**Entries with model source code**
##############################

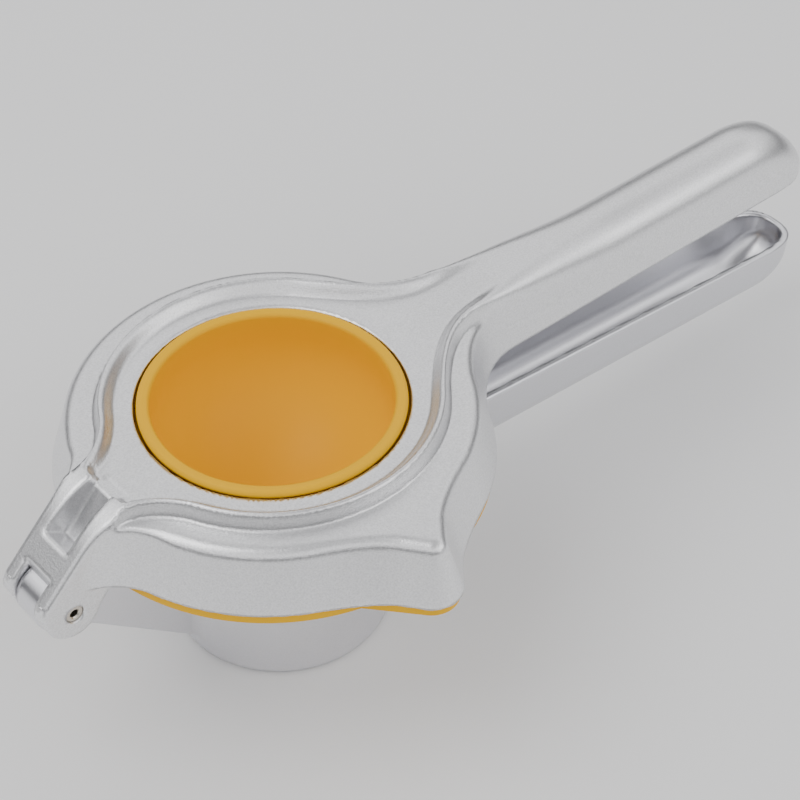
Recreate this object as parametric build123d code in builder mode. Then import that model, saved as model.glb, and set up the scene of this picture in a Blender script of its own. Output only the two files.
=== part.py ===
from build123d import *
from math import atan, cos, degrees, radians, sin, sqrt
import os

# Citrus press juicer: two die-cast aluminium levers joined by one cross pin, a pressing dome
# held in the upper lever and a strainer insert lying in the lower one.
# Millimetres. Origin: centre of the round foot, on the surface it stands on. +X runs from the
# hinge to the handles, +Z is up, and the pouring spout points to -Y.

# ---------------------------------------------------------------- driving dimensions
foot_radius = 24.8            # round foot and juice cup of the lower body
foot_floor = 3.6              # thickness of the cup's floor
cup_wall = 2.8
crest_z = 63.0                # top of the raised rib that runs round the upper lever
plateau_z = crest_z - 2.8     # flat face round the dome
land_z = crest_z - 3.6        # flat shoulder outside the rib
parting_z = 45.2              # bottom edge of the upper lever
part_gap = 0.3                # clearance between the lever and what lies under it

skirt_radius = 47.7           # skirt of the upper lever at its bottom edge
land_radius = 43.6            # outer edge of the shoulder
rib_outer_radius = 37.8       # foot of the rib on the shoulder
rib_crest_radius = 36.1
plateau_radius = 32.9         # foot of the rib on the plateau
hole_radius = 29.3            # hole for the pressing dome
cover_thickness = 2.8         # shoulder of the upper lever
skirt_wall = 2.6
spout_reach = 58.4            # from the axis to the tip of the spout, at the bottom edge
spout_side_slope = 0.885      # half width gained per millimetre away from the tip
spout_root_y = 38.0           # its sides run in under the round skirt as far as this
spout_tip_radius = 6.0
spout_root_radius = 4.0       # where the spout's sides run into the round skirt

bowl_centre_z = 46.0          # common centre of the strainer bowl and the seat it lies in
sieve_inner_radius = 29.9
sieve_wall = 2.0
sieve_slot_width = 2.0
seat_clearance = 0.5
seat_wall = 2.6
flange_radius = 47.2          # strainer flange, just inside the skirt
flange_thickness = 2.1
seat_flange_radius = 42.0     # flange of the lower body that carries the strainer
seat_flange_thickness = 3.0

dome_radius = 27.9            # pressing dome, outside
dome_wall = 2.0
dome_depth = 32.0             # from the plateau down to the outside of its tip
dome_rim_rise = 0.9           # how far its rim stands above the plateau
dome_rim_radius = 28.7
dome_flange_radius = 32.0     # flange that holds it from below
dome_flange_thickness = 1.8

pin_x = -57.4
pin_z = 40.5
pin_radius = 2.1
pin_bore_radius = 0.95
pin_half_length = 7.3
running_clearance = 0.05
ear_radius = 6.4
ear_outer = 7.6               # half width across the two ears
heel_x = -65.0                # rearmost point of the ears
heel_z = 44.1
slot_half = 4.2               # half width of the slot between the ears
slot_end_x = -60.0            # inner end of the slot, seen from above
knuckle_radius = 6.8
knuckle_half = 3.9
knuckle_room_z = 46.8         # roof of the space above the knuckle
pocket_half = 3.6             # half width of the pocket in the top of the hinge arm

handle_half = 9.0             # half width of both handles
handle_tip_x = 160.8
handle_wall = 2.0
handle_top_z = crest_z - 1.4
handle_rounding = 7.6
lower_rim_x = 50.4            # a point on the rim of the lower handle
lower_rim_z = 34.2
lower_rim_angle = -4.6        # the lower handle leans away from the upper one, degrees
lower_handle_depth = 15.6

# ---------------------------------------------------------------- derived values
flange_top = parting_z - part_gap
flange_bottom = flange_top - flange_thickness
hollow_roof_z = land_z - cover_thickness
skirt_draft = degrees(atan((skirt_radius - land_radius) / (land_z - parting_z)))
rib_draft = degrees(atan((rib_outer_radius - rib_crest_radius) / (crest_z - land_z)))
recess_draft = degrees(atan((rib_crest_radius - plateau_radius) / (crest_z - plateau_z)))
sieve_outer_radius = sieve_inner_radius + sieve_wall
seat_inner_radius = sieve_outer_radius + seat_clearance
seat_outer_radius = seat_inner_radius + seat_wall
cup_inner_radius = foot_radius - cup_wall
lower_tip = (handle_tip_x - lower_rim_x) / cos(radians(lower_rim_angle))
rim_plane = Plane(
    origin=(lower_rim_x, 0, lower_rim_z),
    x_dir=(cos(radians(lower_rim_angle)), 0, sin(radians(lower_rim_angle))),
    z_dir=(-sin(radians(lower_rim_angle)), 0, cos(radians(lower_rim_angle))),
)


def radius_at(radius, height):
    """Section radius, at a height, of a sphere round the bowl's centre."""
    return sqrt(radius**2 - (bowl_centre_z - height) ** 2)


def bowl_arc(radius, start_radius, end_height):
    """Arc of a bowl's section, from a section radius low down up to a height."""
    start_height = bowl_centre_z - sqrt(radius**2 - start_radius**2)
    middle_height = (start_height + end_height) / 2
    return ThreePointArc(
        (start_radius, start_height),
        (radius_at(radius, middle_height), middle_height),
        (radius_at(radius, end_height), end_height),
    )


def spout_corners(reach):
    """Corners of the pointed spout lobe, before its tip is rounded."""
    apex = reach + 0.53 * spout_tip_radius
    root_half = spout_side_slope * (apex - spout_root_y)
    return [(-root_half, -spout_root_y), (0, -apex), (root_half, -spout_root_y), (0, 0)]


def handle_outline(half_width, root, tip):
    """Plan outline of a handle: straight sides and a round end."""
    bend = tip - 1.15 * half_width
    Polyline((bend, half_width), (root, half_width), (root, -half_width), (bend, -half_width))
    Spline(
        (bend, -half_width), (tip, 0), (bend, half_width),
        tangents=[(1, 0), (0, 1), (-1, 0)],
        tangent_scalars=[1.3, 1.3, 1.3],
    )


# ---------------------------------------------------------------- lower body
# core that hollows the handle into an open channel
channel_root = -9.0
with BuildPart() as channel_core:
    with BuildSketch(rim_plane):
        with BuildLine():
            handle_outline(handle_half - handle_wall, channel_root, lower_tip - handle_wall)
        make_face()
    extrude(amount=-(lower_handle_depth - handle_wall))
    channel_floor = channel_core.faces().sort_by(Axis.Z)[0]
    fillet(channel_floor.edges(), radius=handle_rounding - handle_wall)

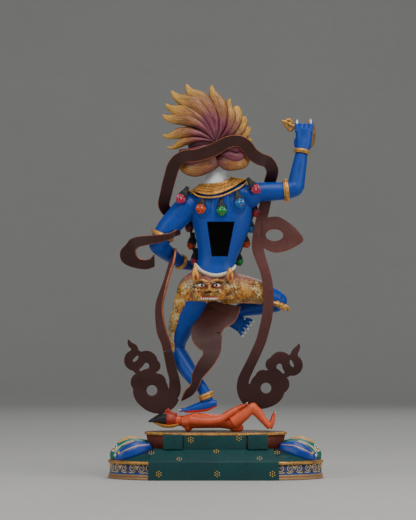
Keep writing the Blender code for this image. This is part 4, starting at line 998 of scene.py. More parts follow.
def shape_hands(clay, nails):
    clay.limb([(86, 7.4, 324, 6.1, 5.6), (88.2, 10, 333, 7.6, 5.9), (88.7, 12, 341, 8.4, 6), (88.7, 12.5, 350, 8.4,
        5.6)], sides=24)
    clay.ball((88.7, 17, 345), (8.3, 6, 7), detail=20)
    for k in range(4):
        x = 81.7 + 4.6 * k
        if k in (1, 2):
            finger(clay, [(x, 11, 346, 2.5), (x, 13, 351.6, 2.5), (x, 18.5, 353.4, 2.3), (x, 22.5, 350, 2.2),
                (x, 20.5, 345, 2)])
            nails.ball((x, 21.4, 344), (1.2, 0.9, 1.4), detail=8)
        else:
            finger(clay, [(x, 11, 346, 2.5), (x, 11.6, 352, 2.4), (x, 12.4, 357, 1.9), (x, 12.6, 358.2, 1.2)])
            nails.ball((x, 10.7, 356), (1.35, 1, 2.7), (-7, 0, 0), detail=12)
    finger(clay, [(83, 11, 331.5, 2.6), (81.2, 13.5, 332.6, 2.4), (81, 18.5, 338, 2.2), (84.5, 22.8, 343.5, 1.9)])
    nails.ball((85.4, 24, 344.4), (1.6, 0.8, 1.2), detail=8)
    clay.ball((-13, 41.5, 215.1), (9.6, 7.4, 4.2), (0, -8, 0), detail=20)
    clay.limb([(-24, 35.5, 212.9, 5.2), (-18, 39, 213.8, 5.8, 4.6)], DEEP, 20)
    for k in range(4):
        y = 35.5 + 4.3 * k
        end = (1.5 - abs(k - 1.4) * 1.4, y + 0.6, 225.9 - 0.5 * k)
        finger(clay, [(-8, y, 215.5, 2.1), (-2.2, y + 0.4, 215.9, 2), (1, y + 0.6, 220.1, 1.9), (*end, 1.45)])
        nails.ball((end[0] + 1.2, end[1], end[2] - 0.4), (0.6, 1.1, 1.5), detail=8)
    finger(clay, [(-19, 44, 215.5, 2.4), (-22.4, 47.4, 220.5, 2.2), (-20, 48.8, 226, 1.6)])


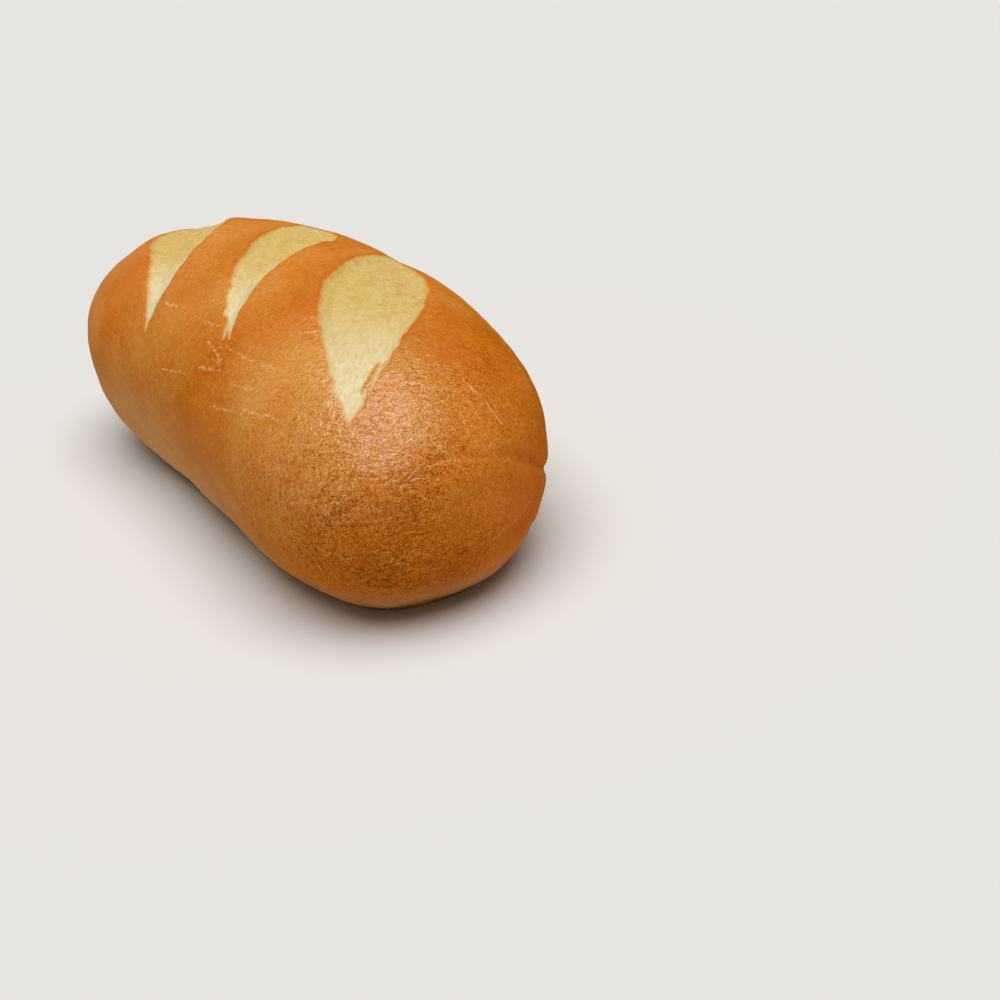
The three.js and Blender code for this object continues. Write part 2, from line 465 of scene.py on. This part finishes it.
# Fine pale marks where the skin tore or was scraped, each from one place on the crust to another.
MARKS = [
    ((17, -23.5, 43.5), (27, -23.5, 43.6)),
    ((27, -23.5, 43.6), (41, -21.5, 44.5)),
    ((4, -22, 44), (12, -21, 45)),
    ((8, -24, 43), (19, -25.5, 42)),
    ((-17, -23.5, 43.6), (-10, -22.6, 44.1)),
    ((-5, -30, 34), (5, -29, 36)),
    ((13, -28, 39), (25, -26, 41)),
    ((28, -27, 40), (36, -26, 41)),
    ((24, -30, 35), (36, -29, 37)),
    ((36, -28.7, 37.7), (49, -27, 39)),
    ((33, -13.5, 50), (35.5, -10, 49.5)),
    ((36, -15, 49), (39.5, -12.5, 49)),
    ((62, 4, 41), (68, 7, 34)),
    ((38, 23, 39), (52, 20, 36)),
    ((72, 1, 15), (68, 11, 17)),
    ((-30, 24, 35), (-19, 25, 37)),
    ((12, 28, 32), (22, 27, 34)),
]
MARK_REACH = 3.0  # how far off the crust a mark's straight line may run
FAR_AWAY = 99.0  # stands for places that a mark can't reach


def off_line(place, normal, start, end):
    """Distance along the crust from the straight line between two places, positive on its left as seen
    from outside and negative on its right: the length of what is left of the offset from the nearest
    point of the line once its share along the normal is taken out."""
    start, stretch = np.array(start), np.subtract(end, start)
    share = np.clip((place - start) @ stretch / (stretch @ stretch), 0, 1)
    offset = place - start - share[:, None] * stretch
    height = (offset * normal).sum(axis=1, keepdims=True)
    side = np.sign((np.cross(stretch, offset) * normal).sum(axis=1))
    distance = side * np.linalg.norm(offset - height * normal, axis=1)
    return np.where(np.abs(height[:, 0]) > MARK_REACH, FAR_AWAY, distance)


mark = np.full(len(place), FAR_AWAY)
for start, end in MARKS:
    distance = off_line(place, normal, start, end)
    mark = np.where(np.abs(distance) < np.abs(mark), distance, mark)

carried = {
    "browning_and_light": browning_and_light, "blush_and_warm_light": blush_and_warm_light, "coarseness": coarseness, "wash": wash,
    "inside": score_inside, "tail": tail, "mark": mark, "base": resting,
}
for name, numbers in carried.items():
    attribute = roll_mesh.attributes.new(name, "FLOAT", "POINT")
    attribute.data.foreach_set("value", numbers.astype(np.float32))

roll = bpy.data.objects.new("sub_roll", roll_mesh)
bpy.context.collection.objects.link(roll)

# Egg-washed wheat crust: thin, golden to deep brown, with a soft shine that fine blisters and wrinkles
# break up. Where a score opened, the crumb shows: matt and pale yellow, with small pockets and with
# fine strands that were drawn out from lip to lip.
MM = 1000  # Object coordinates are metres, and patterns are sized in millimetres
ACROSS_SCORES, ALONG_SCORES = 54, 144  # degrees about Z from +X, as are the next two
ACROSS_STRANDS = -6  # how the web of the crumb lies, aslant over its strands
SKIN_TURN = -12  # the skin's wrinkles lie nearly straight across the loaf

# Patterns of noise: the size of their bumps, how much finer detail they carry, how far they are turned
# about Z, how they are drawn out along their own axes, and how far they are pushed about.
PLAIN = dict(turn=0, stretch=(1, 1, 1), push=0)
PATTERNS = {
    "wrinkles": dict(size=0.8, detail=2, turn=SKIN_TURN, stretch=(1, 2, 1.3), push=0.6),
    "mottle": dict(size=0.6, detail=2, turn=SKIN_TURN, stretch=(1, 1.6, 1.2)),
    "pimples": dict(size=0.25, detail=2, turn=SKIN_TURN, stretch=(1, 1.6, 1.2)),
    "heat": dict(size=9, detail=3),  # broad patches of browning
    "spots": dict(size=1.6, detail=3),  # small spots of browning
    "flour_and_sheen_noise": dict(size=8, detail=3),  # how unevenly the flour and its painted reflection lie on the crust
    "lips": dict(size=5, detail=2),  # how the lips of the scores browned
    "tray": dict(size=7, detail=4),  # how the base browned on the tray
    "wobble": dict(size=2.5, detail=2),  # bends in a pale mark
    "scrapes": dict(size=1.2, detail=3),  # breaks in a pale mark
    "brush": dict(size=3, detail=3),  # strokes of egg wash
    "rags": dict(size=0.8, detail=3),  # the torn crust's finest edge
    "strands": dict(size=0.4, detail=2, turn=ACROSS_SCORES, stretch=(6, 1, 2), push=0.6),
    "web": dict(size=0.6, detail=3, turn=ACROSS_STRANDS, stretch=(2, 1, 1.5), push=1.5),
    "pockets": dict(size=1.8, detail=3, turn=ALONG_SCORES, stretch=(1.8, 1, 1), push=1),
    "threads": dict(size=0.6, detail=2, turn=ALONG_SCORES, stretch=(7, 1, 1), push=0.5),
}

# Sums of a value that the mesh carries, or zero, and of patterns, with the strength of each: how far a
# place lies inside a score's ragged edge and off a pale mark's bent line, how strongly it baked together
# with the painted light and shade that its browning carries, how much paler the skin's bumps are, and the
# relief of crust, egg wash and crumb. Lengths are millimetres.
SUMS = {
    "opening": ("inside", dict(rags=0.9)),
    "off_mark": ("mark", dict(wobble=2)),
    "baked_and_lit": ("browning_and_light", dict(heat=0.18, spots=0.16)),
    "paling": ("zero", dict(wrinkles=0.65, mottle=0.65, pimples=1.3)),
    "crust_height": ("zero", dict(wrinkles=0.25, pimples=0.12)),
    "coat_height": ("zero", dict(wrinkles=0.6, pimples=0.1)),
    "crumb_height": ("zero", dict(strands=0.02, web=0.05, pockets=-0.1)),
}

# Smooth steps: what each one follows, where it begins and ends, and its share before and after. Some
# follow patterns, which swing about zero, some the height and the place along the roll.
STEPS = {
    "fleck": ("pimples", 0.05, 0.25, 0, 0.5),
    "yolk": ("wash", 0.4, 1, 0, 0.12),
    # The next four steps place flour together with a painted pale reflection of the table and room.
    "flour_and_sheen_flank": ("Z", 4, 36, 0.85, 0),
    "short_of_near_end": ("X", 10, 58, 1, 0.05),
    "flour_and_sheen_far_end": ("X", -72, -36, 0.55, 0),
    "flour_and_sheen_foot": ("Z", 2, 13, 0.5, 0),
    "flour_and_sheen_patchiness": ("flour_and_sheen_noise", -0.35, 0.2, 0.4, 1),
    "lip": ("opening", -2, -0.2, 0, 0.6),
    "lip_patches": ("lips", -0.15, 0.1, 0.3, 1),
    "lip_fading": ("tail", 0.1, 0.7, 1, 0.2),
    "near_mark": ("off_mark", 0, 0.45, 0.55, 0),
    "scraped": ("scrapes", -0.12, 0.15, 0, 1),
    "tray_patches": ("tray", -0.15, 0.15, 0, 1),
    "strand": ("strands", -0.2, 0.2, 0, 1),
    "pocket": ("pockets", -0.08, 0.2, 0, 0.5),
    "pale_strand": ("web", 0, 0.25, 0, 0.45),
    "towards_tail": ("tail", 0, 0.85, 0, 1),
    "thread": ("threads", -0.15, 0.1, 0.45, 0.9),
    "rim": ("opening", 0, 0.9, 0.6, 0),
    "open": ("opening", -0.25, 0.35, 0, 1),
    "closed": ("opening", -0.25, 0.35, 1, 0),
    "facing_out": ("facing", 0.25, 0.65, 1, 0),
    "brushed": ("brush", -0.2, 0.1, 0.6, 1),
}

# Products. The last is how much of the clear coat of egg wash shows: it was brushed on in uneven
# strokes, and the crumb has none. Seen along the crust, pimples hide the coat that lies between them.
PRODUCTS = {
    "paling": ("paling", "coarseness"),
    "crust_height": ("crust_height", "coarseness"),
    "coat_height": ("coat_height", "coarseness"),
    "fleck": ("fleck", "coarseness"),
    "flour_and_sheen": ("flour_and_sheen_area", "flour_and_sheen_patchiness"),
    "lip": ("lip", "lip_patches", "lip_fading"),
    "pale_mark": ("near_mark", "scraped"),
    "tray_browning": ("base", "tray_patches"),
    "pale_tail": ("towards_tail", "thread"),
    "coat": ("wash", "facing_out", "brushed", "closed"),
}

# The crust's colours from its palest browning to its darkest. Then what lies over them and over the
# crumb's own colour, from the bottom up: the share of each layer, by name, and its colour.
BROWNED_COLOURS = [
    (0.0, "#dfb272"), (0.22, "#d99d54"), (0.42, "#cd8334"),
    (0.62, "#be6a12"), (0.82, "#9c4f06"), (1.0, "#703603"),
]
# The pale flour layer also paints a reflection of the pale table and room on the lower flanks, the far
# end and the foot.
CRUST_LAYERS = {
    # The blush layer also paints warm reflected light low on the back of the near end.
    "fleck": "#e0a04c", "blush_and_warm_light": "#c8520f", "yolk": "#c09c40", "flour_and_sheen": "#cea072",
    "lip": "#c2601a", "pale_mark": "#e6c48c", "base": "#b98442", "tray_browning": "#d99d54",
}
CRUMB_COLOUR = "#cca958"
CRUMB_LAYERS = {
    "strand": "#d4b876", "pocket": "#c4933a", "pale_strand": "#e2d6ae", "pale_tail": "#dfd3ae",
    "rim": "#cd963c",
}
ROUGHNESS = 0.9
EGG_WASH_ROUGHNESS = 0.15
EGG_WASH_IOR = 1.65  # dried egg has about 1.55; raised until the shine matched the real crust's

egg_washed_crust = new_material("egg_washed_wheat_crust")
tree = egg_washed_crust.node_tree
metres = add_node(tree, "ShaderNodeTexCoord", output="Object")
mm = add_node(tree, "ShaderNodeVectorMath", {0: metres, "Scale": MM}, operation="SCALE")

values = {"zero": 0.0}
for name in carried:
    values[name] = add_node(tree, "ShaderNodeAttribute", output="Fac", attribute_name=name)
for axis in "XZ":
    values[axis] = add_node(tree, "ShaderNodeSeparateXYZ", {"Vector": mm}, axis)
values["facing"] = add_node(tree, "ShaderNodeLayerWeight", {"Blend": 0.5}, "Facing")

for name, pattern in PATTERNS.items():
    pattern = {**PLAIN, **pattern}
    turned = add_node(tree, "ShaderNodeMapping", {
        "Vector": mm, "Rotation": (0, 0, math.radians(pattern["turn"])), "Scale": pattern["stretch"],
    }, vector_type="TEXTURE")
    noise = add_node(tree, "ShaderNodeTexNoise", {
        "Vector": turned, "Scale": 1 / pattern["size"], "Detail": pattern["detail"],
        "Distortion": pattern["push"]}, "Fac")
    values[name] = add_node(tree, "ShaderNodeMath", {0: noise, 1: 0.5}, operation="SUBTRACT")

for name, (start, strengths) in SUMS.items():
    total = values[start]
    for pattern, strength in strengths.items():
        inputs = {0: values[pattern], 1: strength, 2: total}
        total = add_node(tree, "ShaderNodeMath", inputs, operation="MULTIPLY_ADD")
    values[name] = total

# The two sides of a mark's line count alike once its line is bent.
values["off_mark"] = add_node(tree, "ShaderNodeMath", {0: values["off_mark"]}, operation="ABSOLUTE")

for name, (follows, begins, ends, before, after) in STEPS.items():
    inputs = {
        "Value": values[follows], "From Min": begins, "From Max": ends, "To Min": before, "To Max": after}
    values[name] = add_node(tree, "ShaderNodeMapRange", inputs, interpolation_type="SMOOTHSTEP")

# Flour, with a painted pale reflection of the table and room in it, lies on the lower flanks, short of
# the near end, and on the far end and the foot all round.
flour_and_sheen_area = values["flour_and_sheen_flank"]
for operation, other in (
    ("MULTIPLY", "short_of_near_end"), ("MAXIMUM", "flour_and_sheen_far_end"), ("MAXIMUM", "flour_and_sheen_foot"),
):
    flour_and_sheen_area = add_node(tree, "ShaderNodeMath", {0: flour_and_sheen_area, 1: values[other]}, operation=operation)
values["flour_and_sheen_area"] = flour_and_sheen_area

for name, (first, *others) in PRODUCTS.items():
    product = values[first]
    for other in others:
        product = add_node(tree, "ShaderNodeMath", {0: product, 1: values[other]}, operation="MULTIPLY")
    values[name] = product

inputs = {0: values["baked_and_lit"], 1: values["paling"]}
browned_and_lit_share = add_node(tree, "ShaderNodeMath", inputs, operation="SUBTRACT")
browned_and_lit_colour = add_node(tree, "ShaderNodeValToRGB", {"Fac": browned_and_lit_share})
stops = browned_and_lit_colour.node.color_ramp.elements
for number, (position, colour) in enumerate(BROWNED_COLOURS):
    stop = stops[number] if number < len(stops) else stops.new(position)
    stop.position = position
    stop.color = linear(colour)

# A Mix node takes two numbers in its sockets 2 and 3, and two colours in 6 and 7. Its output 2 is the
# mixed colour.
layered = []
for colour, layers in ((browned_and_lit_colour, CRUST_LAYERS), (linear(CRUMB_COLOUR), CRUMB_LAYERS)):
    for name, tint in layers.items():
        inputs = {"Factor": values[name], 6: colour, 7: linear(tint)}
        colour = add_node(tree, "ShaderNodeMix", inputs, 2, data_type="RGBA")
    layered.append(colour)
crust, crumb = layered
inputs = {"Factor": values["open"], 6: crust, 7: crumb}
colour = add_node(tree, "ShaderNodeMix", inputs, 2, data_type="RGBA")

inputs = {"Factor": values["open"], 2: values["crust_height"], 3: values["crumb_height"]}
skin_height = add_node(tree, "ShaderNodeMix", inputs)
skin, coat = (
    add_node(tree, "ShaderNodeBump", {"Height": height, "Distance": 1 / MM, "Strength": 1.0})
    for height in (skin_height, values["coat_height"])
)
bread = add_node(tree, "ShaderNodeBsdfPrincipled", {
    "Base Color": colour, "Roughness": ROUGHNESS, "Specular IOR Level": 0.0, "Normal": skin,
    "Coat Weight": values["coat"], "Coat Roughness": EGG_WASH_ROUGHNESS, "Coat IOR": EGG_WASH_IOR,
    "Coat Normal": coat})
add_node(tree, "ShaderNodeOutputMaterial", {"Surface": bread})
roll_mesh.materials.append(egg_washed_crust)

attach(roll, "root")
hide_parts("roll")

##############################

**The request**
Isolate each line of the listing above that includes "Then". Copy it.

**Exercise answer**
Recreate this object as parametric build123d code in builder mode. Then import that model, saved as model.glb, and set up the scene of this picture in a Blender script of its own. Output only the two files.
# The crust's colours from its palest browning to its darkest. Then what lies over them and over the